JOURNAL ARTICLE
RANDOMIZED CONTROLLED TRIAL

Vegetable protein intake is associated with lower gallbladder disease risk: Findings from the Women's Health Initiative prospective cohort

Eric M Lander, Betsy C Wertheim, Stephanie M Koch, Zhao Chen, Chiu-Hsieh Hsu, Cynthia A Thomson
Preventive Medicine 2016, 88: 20-6
27009631

OBJECTIVE: This study aimed to measure associations between gallbladder disease and protein intake patterns, separated by quantity and type (vegetable vs. animal), among postmenopausal women.

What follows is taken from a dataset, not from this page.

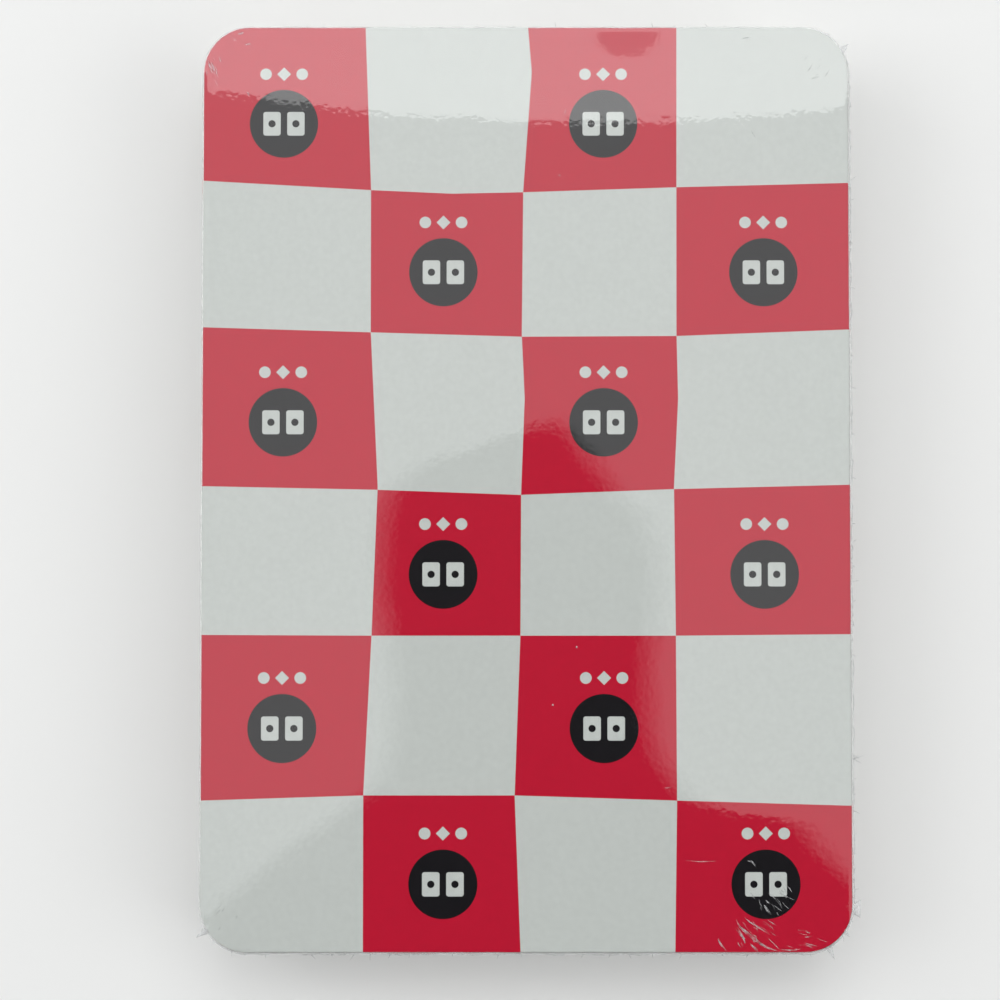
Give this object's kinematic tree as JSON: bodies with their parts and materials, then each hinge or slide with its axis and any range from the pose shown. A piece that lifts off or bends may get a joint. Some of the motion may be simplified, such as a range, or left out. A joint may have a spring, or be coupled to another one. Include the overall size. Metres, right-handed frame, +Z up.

METHODS: Analyses were based on 130,859 postmenopausal women enrolled from 1993 to 1998 at 40 U.S. clinical centers in the Women's Health Initiative clinical trials and observational study. Women were excluded if they reported a history of gallbladder disease prior to baseline. Cox proportional hazards regression models, adjusted for gallbladder disease risk factors, were used to estimate hazard ratios (HRs) and 95% confidence intervals (CIs) for associations between energy-adjusted protein intake and gallbladder disease.

RESULTS: In this study sample, 8.1% of postmenopausal women self-reported incident gallbladder disease. In multivariate analysis, women in the highest quintile of energy-adjusted vegetable protein intake (>24.0g/d) had a lower risk of gallbladder disease (HR, 0.87; 95% CI, 0.81-0.93) as compared to women in the lowest quintile (<16.3g/d) (Ptrend<0.001). Total protein intake was modestly protective against gallbladder disease (Ptrend<0.021). Animal protein intake was not associated with gallbladder disease risk. The protective effect of vegetable protein held stable only for women without history of diabetes (HR, 0.86; 95% CI, 0.80-0.92) and without recent weight loss (HR, 0.88; 95% CI, 0.80-0.97).

CONCLUSIONS: Vegetable protein intake is inversely associated with gallbladder disease risk in our sample of postmenopausal women. In addition to weight management, healthcare providers could emphasize vegetable protein as an additional dietary modality to promote lower risk for gallbladder disease.